### Exercise data
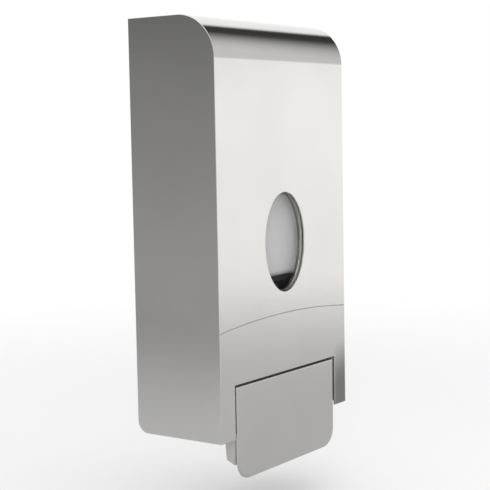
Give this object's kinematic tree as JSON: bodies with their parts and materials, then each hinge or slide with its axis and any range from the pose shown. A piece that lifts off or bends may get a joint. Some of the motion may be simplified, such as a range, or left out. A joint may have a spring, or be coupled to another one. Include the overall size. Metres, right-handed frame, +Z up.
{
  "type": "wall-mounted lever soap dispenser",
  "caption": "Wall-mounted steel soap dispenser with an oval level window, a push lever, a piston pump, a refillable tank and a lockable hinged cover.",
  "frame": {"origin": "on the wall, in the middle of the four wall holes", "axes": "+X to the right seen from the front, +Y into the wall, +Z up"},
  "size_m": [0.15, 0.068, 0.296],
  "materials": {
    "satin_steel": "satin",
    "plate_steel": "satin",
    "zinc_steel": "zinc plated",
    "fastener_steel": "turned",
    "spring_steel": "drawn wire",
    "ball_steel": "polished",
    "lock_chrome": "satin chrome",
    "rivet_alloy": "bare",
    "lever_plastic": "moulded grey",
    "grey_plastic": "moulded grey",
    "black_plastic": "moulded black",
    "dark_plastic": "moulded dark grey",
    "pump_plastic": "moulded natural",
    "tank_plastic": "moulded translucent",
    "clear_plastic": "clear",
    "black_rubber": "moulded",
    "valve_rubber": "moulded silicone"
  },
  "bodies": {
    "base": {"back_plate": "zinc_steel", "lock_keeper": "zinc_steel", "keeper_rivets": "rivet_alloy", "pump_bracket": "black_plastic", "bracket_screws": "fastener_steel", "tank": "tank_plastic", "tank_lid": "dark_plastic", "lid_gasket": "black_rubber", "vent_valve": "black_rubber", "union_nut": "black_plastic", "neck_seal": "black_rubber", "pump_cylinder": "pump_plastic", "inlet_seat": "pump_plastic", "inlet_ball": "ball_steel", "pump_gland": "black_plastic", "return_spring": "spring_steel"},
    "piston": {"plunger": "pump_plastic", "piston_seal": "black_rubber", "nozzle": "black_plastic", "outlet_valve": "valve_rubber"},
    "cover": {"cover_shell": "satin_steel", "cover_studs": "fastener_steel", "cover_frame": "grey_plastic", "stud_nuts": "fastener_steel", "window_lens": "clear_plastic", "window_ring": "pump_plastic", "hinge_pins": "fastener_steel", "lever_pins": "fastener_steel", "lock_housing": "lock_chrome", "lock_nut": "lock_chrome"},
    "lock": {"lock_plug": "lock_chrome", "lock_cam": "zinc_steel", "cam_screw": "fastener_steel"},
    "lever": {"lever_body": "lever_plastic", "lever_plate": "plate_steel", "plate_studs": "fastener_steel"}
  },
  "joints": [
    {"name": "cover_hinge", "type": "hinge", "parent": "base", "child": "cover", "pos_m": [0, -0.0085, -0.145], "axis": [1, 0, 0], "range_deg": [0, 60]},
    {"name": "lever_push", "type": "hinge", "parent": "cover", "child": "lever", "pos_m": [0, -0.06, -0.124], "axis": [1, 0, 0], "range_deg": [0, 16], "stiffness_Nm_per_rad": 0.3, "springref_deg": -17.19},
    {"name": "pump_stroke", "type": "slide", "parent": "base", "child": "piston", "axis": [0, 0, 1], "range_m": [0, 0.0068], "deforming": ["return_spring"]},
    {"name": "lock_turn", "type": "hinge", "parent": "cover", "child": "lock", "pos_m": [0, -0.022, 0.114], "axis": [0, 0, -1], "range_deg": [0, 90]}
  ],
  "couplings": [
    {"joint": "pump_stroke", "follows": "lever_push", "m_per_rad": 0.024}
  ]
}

---

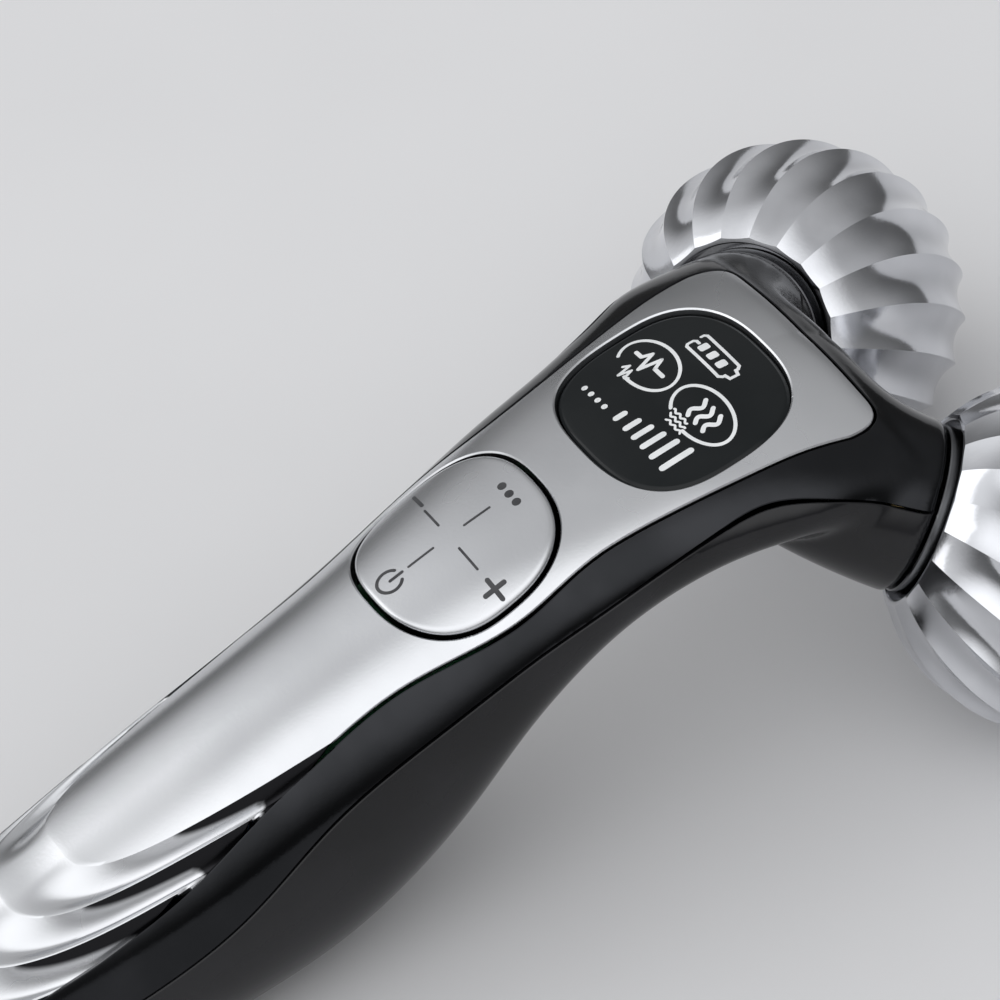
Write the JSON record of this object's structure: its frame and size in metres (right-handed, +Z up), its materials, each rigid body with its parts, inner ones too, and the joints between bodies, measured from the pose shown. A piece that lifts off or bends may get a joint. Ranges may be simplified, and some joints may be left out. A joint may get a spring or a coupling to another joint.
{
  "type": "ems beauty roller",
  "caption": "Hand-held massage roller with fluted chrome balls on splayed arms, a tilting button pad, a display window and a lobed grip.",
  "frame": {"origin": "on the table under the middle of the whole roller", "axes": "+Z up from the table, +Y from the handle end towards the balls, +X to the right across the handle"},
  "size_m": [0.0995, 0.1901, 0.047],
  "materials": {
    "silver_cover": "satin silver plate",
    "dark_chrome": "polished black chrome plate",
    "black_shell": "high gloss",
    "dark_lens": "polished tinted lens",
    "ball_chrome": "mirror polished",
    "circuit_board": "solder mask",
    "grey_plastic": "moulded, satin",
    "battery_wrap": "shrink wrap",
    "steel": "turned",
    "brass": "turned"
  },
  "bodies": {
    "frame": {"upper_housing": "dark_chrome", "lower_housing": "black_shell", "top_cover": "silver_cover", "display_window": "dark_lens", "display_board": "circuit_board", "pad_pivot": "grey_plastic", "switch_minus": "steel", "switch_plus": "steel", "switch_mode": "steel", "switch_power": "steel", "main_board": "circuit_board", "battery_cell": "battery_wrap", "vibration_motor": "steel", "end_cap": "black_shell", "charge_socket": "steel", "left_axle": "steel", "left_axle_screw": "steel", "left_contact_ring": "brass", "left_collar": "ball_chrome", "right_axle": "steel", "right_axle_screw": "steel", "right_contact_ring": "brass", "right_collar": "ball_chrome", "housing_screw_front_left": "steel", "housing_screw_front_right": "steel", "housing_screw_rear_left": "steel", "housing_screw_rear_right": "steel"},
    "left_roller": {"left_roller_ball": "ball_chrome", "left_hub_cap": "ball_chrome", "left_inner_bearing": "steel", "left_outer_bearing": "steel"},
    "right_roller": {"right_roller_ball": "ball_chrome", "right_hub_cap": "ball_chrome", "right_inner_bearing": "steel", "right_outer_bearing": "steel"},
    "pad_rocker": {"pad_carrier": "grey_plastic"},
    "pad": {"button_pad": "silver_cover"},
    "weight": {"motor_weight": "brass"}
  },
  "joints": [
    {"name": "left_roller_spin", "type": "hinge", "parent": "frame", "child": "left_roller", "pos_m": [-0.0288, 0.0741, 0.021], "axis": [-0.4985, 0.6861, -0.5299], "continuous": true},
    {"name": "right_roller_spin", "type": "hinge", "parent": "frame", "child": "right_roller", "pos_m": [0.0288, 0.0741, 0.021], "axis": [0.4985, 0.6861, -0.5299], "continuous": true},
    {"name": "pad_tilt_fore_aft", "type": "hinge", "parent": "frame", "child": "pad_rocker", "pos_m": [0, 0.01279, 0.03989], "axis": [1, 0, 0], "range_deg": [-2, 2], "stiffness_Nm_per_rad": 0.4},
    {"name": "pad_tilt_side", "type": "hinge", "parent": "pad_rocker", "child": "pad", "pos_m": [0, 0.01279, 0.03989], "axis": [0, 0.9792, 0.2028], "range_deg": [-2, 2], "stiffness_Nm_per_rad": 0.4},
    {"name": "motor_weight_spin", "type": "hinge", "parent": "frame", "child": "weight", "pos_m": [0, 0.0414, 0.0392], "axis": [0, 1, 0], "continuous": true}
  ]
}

==

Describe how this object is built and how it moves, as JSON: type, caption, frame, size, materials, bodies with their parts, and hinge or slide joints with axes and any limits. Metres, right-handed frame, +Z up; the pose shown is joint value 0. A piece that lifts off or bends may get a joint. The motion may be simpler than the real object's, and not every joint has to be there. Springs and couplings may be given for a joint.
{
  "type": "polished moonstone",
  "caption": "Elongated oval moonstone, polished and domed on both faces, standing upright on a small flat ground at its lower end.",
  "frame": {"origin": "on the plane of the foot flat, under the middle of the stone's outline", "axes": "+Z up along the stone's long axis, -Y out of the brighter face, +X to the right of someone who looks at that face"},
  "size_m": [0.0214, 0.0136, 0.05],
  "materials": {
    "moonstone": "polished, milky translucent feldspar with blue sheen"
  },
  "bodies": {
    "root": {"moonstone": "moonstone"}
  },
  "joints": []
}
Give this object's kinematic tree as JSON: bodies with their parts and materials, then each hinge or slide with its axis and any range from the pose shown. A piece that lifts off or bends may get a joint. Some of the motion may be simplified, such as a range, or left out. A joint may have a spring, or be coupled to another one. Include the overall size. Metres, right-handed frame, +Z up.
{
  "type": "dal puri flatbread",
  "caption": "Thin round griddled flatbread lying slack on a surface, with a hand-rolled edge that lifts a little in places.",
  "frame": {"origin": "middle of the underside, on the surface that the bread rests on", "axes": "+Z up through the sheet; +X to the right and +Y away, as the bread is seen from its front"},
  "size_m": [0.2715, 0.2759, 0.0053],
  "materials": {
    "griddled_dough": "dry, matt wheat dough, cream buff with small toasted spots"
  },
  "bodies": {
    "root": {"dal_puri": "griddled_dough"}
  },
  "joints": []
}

### Exercise objective
Check each line of the entries above, and show every one holding the word "caption".

### Output for this task
  "caption": "Wall-mounted steel soap dispenser with an oval level window, a push lever, a piston pump, a refillable tank and a lockable hinged cover.",
  "caption": "Hand-held massage roller with fluted chrome balls on splayed arms, a tilting button pad, a display window and a lobed grip.",
Describe how this object is built and how it moves, as JSON: type, caption, frame, size, materials, bodies with their parts, and hinge or slide joints with axes and any limits. Metres, right-handed frame, +Z up; the pose shown is joint value 0. A piece that lifts off or bends may get a joint. The motion may be simpler than the real object's, and not every joint has to be there. Springs and couplings may be given for a joint.
  "caption": "Elongated oval moonstone, polished and domed on both faces, standing upright on a small flat ground at its lower end.",
  "caption": "Thin round griddled flatbread lying slack on a surface, with a hand-rolled edge that lifts a little in places.",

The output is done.